Objective | Below are the records. Restate word for word every line from the one that contains "Write part 4" through the final line, both included.

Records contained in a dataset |
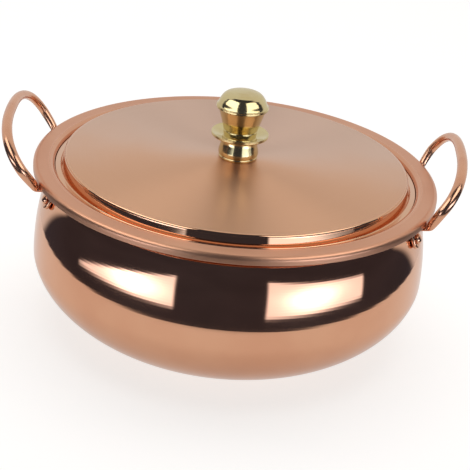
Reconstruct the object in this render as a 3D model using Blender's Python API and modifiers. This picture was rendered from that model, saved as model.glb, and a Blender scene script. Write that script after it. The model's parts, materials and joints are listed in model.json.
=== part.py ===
"""A two-handled copper saucepan with a drop-in lid, made as the pieces that it comes apart into.

Metres, +Z up. The pan stands on z = 0 with its axis on Z, and its handles point out along X.
"""
import math

import bmesh
import bpy
from mathutils import Matrix, Vector

# Sheet and fits
SHEET = 0.0012
FIT = 0.0003
CURVED_FIT = 0.0005
CUT_OVERRUN = 0.0040

# Pan, from the base up, each part of the outline measured from the one before it
BASE_RADIUS = 0.0730
BELLY_RADIUS = 0.1183
BELLY_HEIGHT = 0.0428
SHOULDER_RISE = 0.0494
NECK_PINCH = 0.0125
NECK_BEND = 0.0010
STEP_WIDTH = 0.0017
STEP_BEND = 0.0004
FLANGE_BEND = 0.0030
FLANGE_WIDTH = 0.0125
FLANGE_RISE = 0.0078
RIM_BEND = 0.0026
RIM_DROP = 0.0049
LOWER_CURVE_SHARES = (1.81, 0.735)
UPPER_CURVE_SHARES = (2.0, 0.62)

# Lid
LID_RISE = 0.0058
LID_CROWN = 0.0018
LID_NECK_GAP = 0.0035
LID_EDGE_BEND = 0.0016
LID_FLARE = 0.0013
BRIM_BEND = 0.0008
BRIM_PLAY = 0.0004

# Knob, turned from bar
KNOB_RADIUS = 0.0170
KNOB_HEIGHT = 0.0411
KNOB_SHARES = (
    (0.000, 1.000), (0.265, 0.996), (0.471, 0.983), (0.612, 0.961), (0.694, 0.934),
    (0.759, 0.898), (0.812, 0.856), (0.847, 0.822), (0.871, 0.803), (0.900, 0.796),
    (0.906, 0.759), (0.882, 0.751), (0.835, 0.748), (0.826, 0.740), (0.782, 0.689),
    (0.741, 0.633), (0.688, 0.564), (0.641, 0.501), (0.600, 0.436), (0.571, 0.426),
    (0.588, 0.416), (0.579, 0.365), (0.565, 0.326), (0.582, 0.319), (0.953, 0.377),
    (0.976, 0.383), (1.000, 0.375), (1.000, 0.343), (0.971, 0.333), (0.659, 0.302),
    (0.615, 0.294), (0.615, 0.268), (0.629, 0.229), (0.662, 0.170), (0.694, 0.112),
    (0.703, 0.083), (0.688, 0.058), (0.665, 0.044), (0.682, 0.027), (0.676, 0.012),
    (0.653, 0.000),
)

# Screw and washer that hold the knob from under the lid
SCREW_RADIUS = 0.0020
SCREW_REACH = 0.0110
SCREW_TIP_GAP = 0.0010
SCREW_HEAD_RADIUS = 0.0045
SCREW_HEAD_HEIGHT = 0.0026
SCREW_SLOT_WIDTH = 0.0010
SCREW_SLOT_DEPTH = 0.0012
WASHER_RADIUS = 0.0080
WASHER_THICKNESS = 0.0010

# Handles, each forged and bent from rod, with a tilt and a turn of its own
ROD_RADIUS = 0.0030
LOOP_HALF_WIDTH = 0.0474
LOOP_CURVE_SHARE = 0.82
LOOP_RISE = 0.0049
LOOP_TAPER_SHARES = (0.14, 0.7)
LEG_THICK_SHARES = (0.84, 0.60)
LEG_WIDE_SHARES = (0.94, 1.00)
LEG_ELBOW_SHARES = (0.48, 1.12)
LEG_END_SHARES = (0.38, 1.30)
LEG_TURN_SHARES = (0.20, 0.65)
LEG_BEND_ANGLES = (math.radians(16), math.radians(-46))
LEG_CLEARANCE = 0.0005
HANDLES = {
    "right": {"turn": math.radians(-1.6), "tilt": math.radians(59.3), "reach": 0.0229,
              "loop_away": 0.0074, "foot_drop": 0.0092, "thin_end": 1},
    "left": {"turn": math.radians(181.95), "tilt": math.radians(55.0), "reach": 0.0239,
             "loop_away": 0.0097, "foot_drop": 0.0076, "thin_end": -1},
}

# Feet of the handles, hammered flat and riveted to the shoulder
FOOT_ANGLE = math.radians(19.9)
FOOT_NECK = 0.0030
FOOT_ELBOW = 0.0012
FOOT_OVERLAP = 0.0024
PLATE_THICKNESS = 0.0026
PLATE_HALF_WIDTH = 0.0048
PLATE_BELOW_RIVET = 0.0056
PLATE_ABOVE_ROD = 0.0024
PLATE_ROUNDING = 0.0011
RIVET_RADIUS = 0.0020
RIVET_HEAD_RADIUS = 0.0032
RIVET_HEAD_HEIGHT = 0.0020
RIVET_TAIL_RADIUS = 0.0030
RIVET_TAIL_HEIGHT = 0.0012

# Fineness
PAN_STEPS = 64
ROD_STEPS = 14
KNOB_STEPS = 48
SMALL_STEPS = 20
WELD = 0.00001

SHOULDER_HEIGHT = BELLY_HEIGHT + SHOULDER_RISE
NECK_RADIUS = BELLY_RADIUS - NECK_PINCH
STEP_RADIUS = NECK_RADIUS + STEP_WIDTH
STEP_TOP = SHOULDER_HEIGHT + 2 * NECK_BEND + SHEET
RIM_RADIUS = STEP_RADIUS + FLANGE_WIDTH
RIM_HEIGHT = SHOULDER_HEIGHT + FLANGE_RISE
LID_RADIUS = NECK_RADIUS - LID_NECK_GAP
LID_HEIGHT = RIM_HEIGHT + LID_RISE
LID_EDGE_HEIGHT = LID_HEIGHT - LID_CROWN
LID_HOLE_RADIUS = SCREW_RADIUS + FIT
KNOB_BOTTOM = LID_HEIGHT + FIT
RIVET_HOLE_RADIUS = RIVET_RADIUS + FIT
ROD_ABOVE_RIVET = RIVET_HEAD_RADIUS + FOOT_NECK

COPPER = {"name": "polished_copper", "colour": (0.80, 0.47, 0.34, 1.0), "roughness": 0.22}
BRASS = {"name": "polished_brass", "colour": (0.80, 0.68, 0.36, 1.0), "roughness": 0.12}
STEEL = {"name": "plain_steel", "colour": (0.58, 0.57, 0.55, 1.0), "roughness": 0.30}


def clear_scene():
    for item in list(bpy.data.objects):
        bpy.data.objects.remove(item, do_unlink=True)


def new_collection(name):
    collection = bpy.data.collections.new(name)
    bpy.context.scene.collection.children.link(collection)
    return collection


def metal(look):
    """One polished metal, made once and shared by the pieces that name it."""
    if look["name"] in bpy.data.materials:
        return bpy.data.materials[look["name"]]
    material = bpy.data.materials.new(look["name"])
    material.use_nodes = True
    shader = material.node_tree.nodes["Principled BSDF"]
    shader.inputs["Base Color"].default_value = look["colour"]
    shader.inputs["Metallic"].default_value = 1.0
    shader.inputs["Roughness"].default_value = look["roughness"]
    material.diffuse_color = look["colour"]
    return material


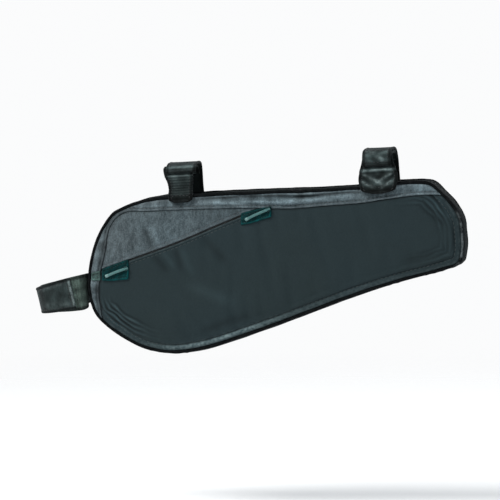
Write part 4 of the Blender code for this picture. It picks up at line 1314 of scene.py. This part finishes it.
def make_piping(name, side, node):
    n, m = 1000, 14
    ring = resample(smooth(OUTLINE, 240, closed=True), n, closed=True, bend=16.0)
    nrm = inward(ring)
    arc = arc_of(ring[:, :2], closed=True)
    wob = 0.10 * waves(arc[:-1], 24.0, 71 + side)
    dep = 0.12 * waves(arc[:-1], 31.0, 75 + side)
    centre = np.stack([ring[:, 0] + nrm[:, 0] * (PIPE_R + wob), side * (ring[:, 2] + dep),
                       ring[:, 1] + nrm[:, 1] * (PIPE_R + wob)], -1)
    across = np.stack([nrm[:, 0], np.zeros(n), nrm[:, 1]], -1)
    depth = np.tile([0.0, side * 1.0, 0.0], (n, 1))
    rings = []
    for k in range(m):
        a = 2 * PI * k / m
        r = PIPE_R * (1.0 + 0.035 * np.sin(2 * PI * arc[:-1] / 2.3 + 2 * a)
                      + 0.02 * waves(arc[:-1], 5.0, 80 + k))
        rings.append(centre + r[:, None] * (math.cos(a) * across + math.sin(a) * depth))
    grid = np.stack(rings, 1)
    # painted highlight: paler on the half of the cord facing out from the bag's side, and much paler round the front
    # end
    wear_and_highlight = np.tile([max(0.0, math.sin(2 * PI * k / m)) for k in range(m)], (n, 1))
    end = stretch(centre[:, 0], 141.0, 160.0, 4.0) * stretch(centre[:, 2], -66.0, -22.0, 8.0)
    wear_and_highlight = wear_and_highlight * (0.14 + 4.2 * end)[:, None]
    v = np.linspace(0, 2 * PI * PIPE_R, m + 1)
    obj = tube_mesh(name, grid, arc, v, "black_piping", True, {"wear_and_highlight": wear_and_highlight})
    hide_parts(node)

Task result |
Write part 4 of the Blender code for this picture. It picks up at line 1314 of scene.py. This part finishes it.
def make_piping(name, side, node):
    n, m = 1000, 14
    ring = resample(smooth(OUTLINE, 240, closed=True), n, closed=True, bend=16.0)
    nrm = inward(ring)
    arc = arc_of(ring[:, :2], closed=True)
    wob = 0.10 * waves(arc[:-1], 24.0, 71 + side)
    dep = 0.12 * waves(arc[:-1], 31.0, 75 + side)
    centre = np.stack([ring[:, 0] + nrm[:, 0] * (PIPE_R + wob), side * (ring[:, 2] + dep),
                       ring[:, 1] + nrm[:, 1] * (PIPE_R + wob)], -1)
    across = np.stack([nrm[:, 0], np.zeros(n), nrm[:, 1]], -1)
    depth = np.tile([0.0, side * 1.0, 0.0], (n, 1))
    rings = []
    for k in range(m):
        a = 2 * PI * k / m
        r = PIPE_R * (1.0 + 0.035 * np.sin(2 * PI * arc[:-1] / 2.3 + 2 * a)
                      + 0.02 * waves(arc[:-1], 5.0, 80 + k))
        rings.append(centre + r[:, None] * (math.cos(a) * across + math.sin(a) * depth))
    grid = np.stack(rings, 1)
    # painted highlight: paler on the half of the cord facing out from the bag's side, and much paler round the front
    # end
    wear_and_highlight = np.tile([max(0.0, math.sin(2 * PI * k / m)) for k in range(m)], (n, 1))
    end = stretch(centre[:, 0], 141.0, 160.0, 4.0) * stretch(centre[:, 2], -66.0, -22.0, 8.0)
    wear_and_highlight = wear_and_highlight * (0.14 + 4.2 * end)[:, None]
    v = np.linspace(0, 2 * PI * PIPE_R, m + 1)
    obj = tube_mesh(name, grid, arc, v, "black_piping", True, {"wear_and_highlight": wear_and_highlight})
    hide_parts(node)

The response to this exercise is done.